▶ _WHAT TO DO_:
Pull out every line in the data that has the string "joints" in it.

[START OF AVAILABLE RECORDS]

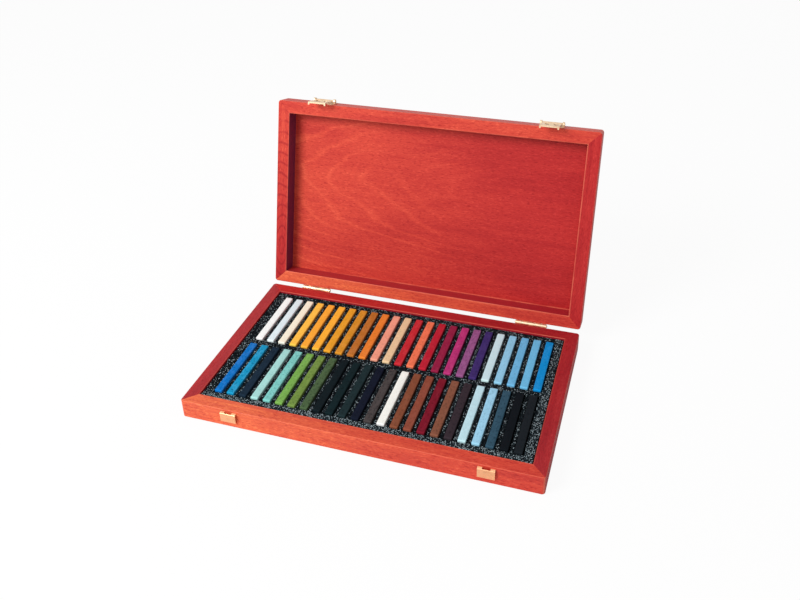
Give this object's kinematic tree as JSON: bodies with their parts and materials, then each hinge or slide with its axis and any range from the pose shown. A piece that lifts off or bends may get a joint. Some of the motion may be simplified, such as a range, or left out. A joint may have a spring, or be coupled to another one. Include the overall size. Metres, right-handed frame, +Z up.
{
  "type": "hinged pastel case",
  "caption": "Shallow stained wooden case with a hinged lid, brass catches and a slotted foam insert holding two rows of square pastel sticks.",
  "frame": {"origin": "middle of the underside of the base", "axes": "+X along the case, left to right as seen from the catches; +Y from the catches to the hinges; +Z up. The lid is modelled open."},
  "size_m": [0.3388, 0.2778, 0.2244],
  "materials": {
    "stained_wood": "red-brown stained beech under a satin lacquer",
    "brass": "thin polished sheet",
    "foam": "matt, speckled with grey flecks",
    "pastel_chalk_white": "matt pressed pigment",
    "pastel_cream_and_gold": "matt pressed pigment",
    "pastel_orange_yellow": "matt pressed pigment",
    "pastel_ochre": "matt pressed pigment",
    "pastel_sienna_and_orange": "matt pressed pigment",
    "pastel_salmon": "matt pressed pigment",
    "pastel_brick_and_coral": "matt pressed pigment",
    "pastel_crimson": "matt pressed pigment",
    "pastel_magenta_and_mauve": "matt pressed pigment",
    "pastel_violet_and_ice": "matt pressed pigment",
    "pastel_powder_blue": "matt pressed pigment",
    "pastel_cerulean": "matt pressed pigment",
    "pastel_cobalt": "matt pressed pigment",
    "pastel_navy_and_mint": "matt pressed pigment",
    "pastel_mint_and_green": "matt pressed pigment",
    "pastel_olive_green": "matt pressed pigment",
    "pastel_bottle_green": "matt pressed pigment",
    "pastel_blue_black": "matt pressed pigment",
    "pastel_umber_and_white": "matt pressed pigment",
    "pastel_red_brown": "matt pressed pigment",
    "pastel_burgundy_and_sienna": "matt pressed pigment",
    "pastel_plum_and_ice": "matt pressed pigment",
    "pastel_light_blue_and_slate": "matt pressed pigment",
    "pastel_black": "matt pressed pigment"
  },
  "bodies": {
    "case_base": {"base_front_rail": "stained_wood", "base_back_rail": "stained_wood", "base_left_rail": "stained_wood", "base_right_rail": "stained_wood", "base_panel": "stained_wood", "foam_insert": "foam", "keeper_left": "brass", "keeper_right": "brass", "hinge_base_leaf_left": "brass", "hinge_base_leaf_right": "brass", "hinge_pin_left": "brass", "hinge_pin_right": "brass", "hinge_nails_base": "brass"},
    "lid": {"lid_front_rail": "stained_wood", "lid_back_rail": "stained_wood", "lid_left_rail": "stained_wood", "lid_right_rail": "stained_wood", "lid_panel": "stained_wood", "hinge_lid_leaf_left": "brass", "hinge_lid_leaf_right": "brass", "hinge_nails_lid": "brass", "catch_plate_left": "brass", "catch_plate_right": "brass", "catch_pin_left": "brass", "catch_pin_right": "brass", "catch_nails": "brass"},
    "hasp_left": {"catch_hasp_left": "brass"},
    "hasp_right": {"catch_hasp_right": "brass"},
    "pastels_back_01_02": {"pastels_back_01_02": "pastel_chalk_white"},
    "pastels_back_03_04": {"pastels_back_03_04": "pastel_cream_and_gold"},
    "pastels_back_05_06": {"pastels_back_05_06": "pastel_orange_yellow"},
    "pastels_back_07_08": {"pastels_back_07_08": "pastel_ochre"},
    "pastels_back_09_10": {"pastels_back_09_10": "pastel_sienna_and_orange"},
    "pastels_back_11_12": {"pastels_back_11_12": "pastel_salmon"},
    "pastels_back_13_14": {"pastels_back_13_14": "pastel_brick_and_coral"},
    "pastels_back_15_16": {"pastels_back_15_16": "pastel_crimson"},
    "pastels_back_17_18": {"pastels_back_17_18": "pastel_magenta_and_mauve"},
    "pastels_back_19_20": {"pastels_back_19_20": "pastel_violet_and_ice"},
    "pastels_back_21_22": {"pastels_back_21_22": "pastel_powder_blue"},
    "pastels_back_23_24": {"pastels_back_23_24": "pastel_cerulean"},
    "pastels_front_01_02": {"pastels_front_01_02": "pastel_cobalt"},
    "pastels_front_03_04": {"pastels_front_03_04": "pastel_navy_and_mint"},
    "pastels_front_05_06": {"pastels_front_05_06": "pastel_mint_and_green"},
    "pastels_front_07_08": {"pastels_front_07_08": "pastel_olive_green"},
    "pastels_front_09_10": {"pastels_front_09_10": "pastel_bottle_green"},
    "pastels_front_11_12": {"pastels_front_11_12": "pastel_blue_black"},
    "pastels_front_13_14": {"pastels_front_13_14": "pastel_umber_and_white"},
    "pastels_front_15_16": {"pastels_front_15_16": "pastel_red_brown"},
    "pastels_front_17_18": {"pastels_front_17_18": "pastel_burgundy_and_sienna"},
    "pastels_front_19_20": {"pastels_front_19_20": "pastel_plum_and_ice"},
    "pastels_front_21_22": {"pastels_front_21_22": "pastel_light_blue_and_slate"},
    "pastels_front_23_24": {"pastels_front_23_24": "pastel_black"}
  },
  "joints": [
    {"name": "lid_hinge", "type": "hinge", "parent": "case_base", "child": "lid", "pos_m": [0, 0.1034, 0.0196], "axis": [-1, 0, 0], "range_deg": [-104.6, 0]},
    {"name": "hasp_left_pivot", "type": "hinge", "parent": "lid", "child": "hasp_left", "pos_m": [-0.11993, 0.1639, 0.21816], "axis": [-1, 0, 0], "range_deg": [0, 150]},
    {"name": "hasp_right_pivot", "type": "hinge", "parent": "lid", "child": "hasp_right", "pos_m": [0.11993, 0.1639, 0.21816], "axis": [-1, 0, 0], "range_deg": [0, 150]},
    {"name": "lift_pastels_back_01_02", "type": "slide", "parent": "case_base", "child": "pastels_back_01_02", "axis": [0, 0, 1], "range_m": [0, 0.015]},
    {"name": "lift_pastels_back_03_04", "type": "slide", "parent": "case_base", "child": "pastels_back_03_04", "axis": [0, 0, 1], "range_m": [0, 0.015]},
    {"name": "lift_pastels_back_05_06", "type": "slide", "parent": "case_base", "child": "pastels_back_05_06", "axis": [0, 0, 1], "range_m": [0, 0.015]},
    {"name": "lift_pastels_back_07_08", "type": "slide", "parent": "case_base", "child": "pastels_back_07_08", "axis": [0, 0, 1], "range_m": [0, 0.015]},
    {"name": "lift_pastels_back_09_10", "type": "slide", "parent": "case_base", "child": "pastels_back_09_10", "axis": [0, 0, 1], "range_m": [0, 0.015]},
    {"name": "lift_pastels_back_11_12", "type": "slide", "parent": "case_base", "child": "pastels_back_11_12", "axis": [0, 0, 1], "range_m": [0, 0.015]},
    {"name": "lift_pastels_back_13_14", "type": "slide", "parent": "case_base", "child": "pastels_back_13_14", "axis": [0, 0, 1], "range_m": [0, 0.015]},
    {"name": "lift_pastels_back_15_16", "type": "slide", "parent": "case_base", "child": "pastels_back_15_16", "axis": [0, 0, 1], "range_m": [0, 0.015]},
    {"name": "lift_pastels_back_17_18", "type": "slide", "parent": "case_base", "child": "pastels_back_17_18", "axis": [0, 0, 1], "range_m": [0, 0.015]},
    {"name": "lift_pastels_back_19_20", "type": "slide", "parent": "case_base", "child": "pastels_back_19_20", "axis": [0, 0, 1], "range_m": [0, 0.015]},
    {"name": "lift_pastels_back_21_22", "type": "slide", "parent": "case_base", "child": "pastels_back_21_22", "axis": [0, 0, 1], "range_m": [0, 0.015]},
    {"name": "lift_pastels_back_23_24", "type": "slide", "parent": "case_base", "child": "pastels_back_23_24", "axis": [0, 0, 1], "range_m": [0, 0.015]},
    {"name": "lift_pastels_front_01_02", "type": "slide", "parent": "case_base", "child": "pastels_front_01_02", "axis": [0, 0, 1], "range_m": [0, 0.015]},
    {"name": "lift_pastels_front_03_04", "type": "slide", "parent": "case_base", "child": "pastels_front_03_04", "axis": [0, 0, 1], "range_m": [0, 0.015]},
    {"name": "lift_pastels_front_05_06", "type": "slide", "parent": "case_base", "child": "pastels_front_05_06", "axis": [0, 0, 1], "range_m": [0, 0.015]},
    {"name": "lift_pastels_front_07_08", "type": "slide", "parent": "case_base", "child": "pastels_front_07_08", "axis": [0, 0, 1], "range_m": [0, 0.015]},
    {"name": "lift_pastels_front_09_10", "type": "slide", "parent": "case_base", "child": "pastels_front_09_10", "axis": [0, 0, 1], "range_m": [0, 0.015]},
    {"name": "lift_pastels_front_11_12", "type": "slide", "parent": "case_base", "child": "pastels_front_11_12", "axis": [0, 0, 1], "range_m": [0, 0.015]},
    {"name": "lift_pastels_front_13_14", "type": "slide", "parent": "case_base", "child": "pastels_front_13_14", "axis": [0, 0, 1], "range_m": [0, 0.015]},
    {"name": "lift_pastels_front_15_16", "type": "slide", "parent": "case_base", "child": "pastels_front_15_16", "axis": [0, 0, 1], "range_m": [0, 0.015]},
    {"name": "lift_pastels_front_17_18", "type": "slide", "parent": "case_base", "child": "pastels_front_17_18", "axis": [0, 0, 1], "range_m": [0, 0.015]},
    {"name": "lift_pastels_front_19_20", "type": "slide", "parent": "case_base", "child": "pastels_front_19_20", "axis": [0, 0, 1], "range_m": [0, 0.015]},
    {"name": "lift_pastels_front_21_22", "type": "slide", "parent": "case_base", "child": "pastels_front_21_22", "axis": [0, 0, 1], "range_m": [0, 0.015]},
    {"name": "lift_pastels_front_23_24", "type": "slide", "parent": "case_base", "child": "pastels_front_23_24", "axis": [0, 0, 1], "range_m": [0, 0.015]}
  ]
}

[END OF AVAILABLE RECORDS]
[START OF AVAILABLE RECORDS]

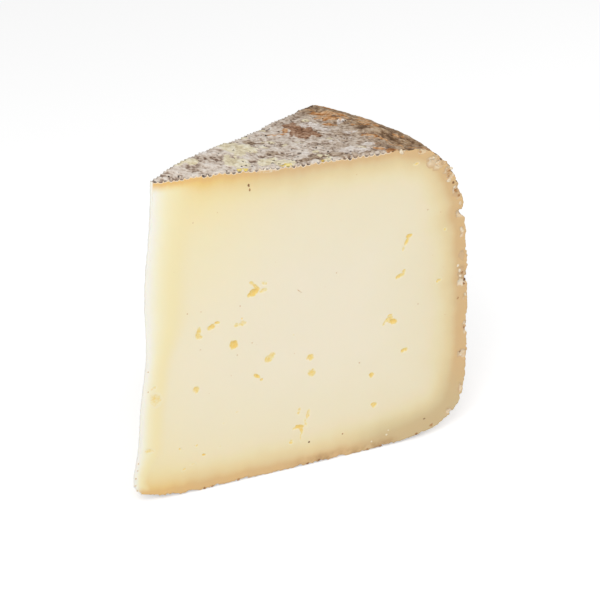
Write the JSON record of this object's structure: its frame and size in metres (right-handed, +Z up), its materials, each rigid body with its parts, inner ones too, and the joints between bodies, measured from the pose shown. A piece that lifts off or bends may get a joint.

[END OF AVAILABLE RECORDS]
[START OF AVAILABLE RECORDS]

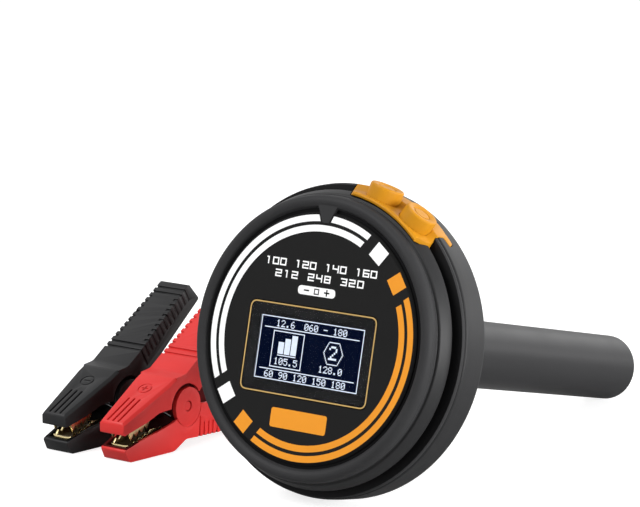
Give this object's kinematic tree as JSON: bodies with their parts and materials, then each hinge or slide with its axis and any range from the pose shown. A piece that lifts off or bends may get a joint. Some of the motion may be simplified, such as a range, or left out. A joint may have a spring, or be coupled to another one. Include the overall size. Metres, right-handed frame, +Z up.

[END OF AVAILABLE RECORDS]

▶ _ANSWER FOR THE TASK_:
  "joints": [
Write the JSON record of this object's structure: its frame and size in metres (right-handed, +Z up), its materials, each rigid body with its parts, inner ones too, and the joints between bodies, measured from the pose shown. A piece that lifts off or bends may get a joint.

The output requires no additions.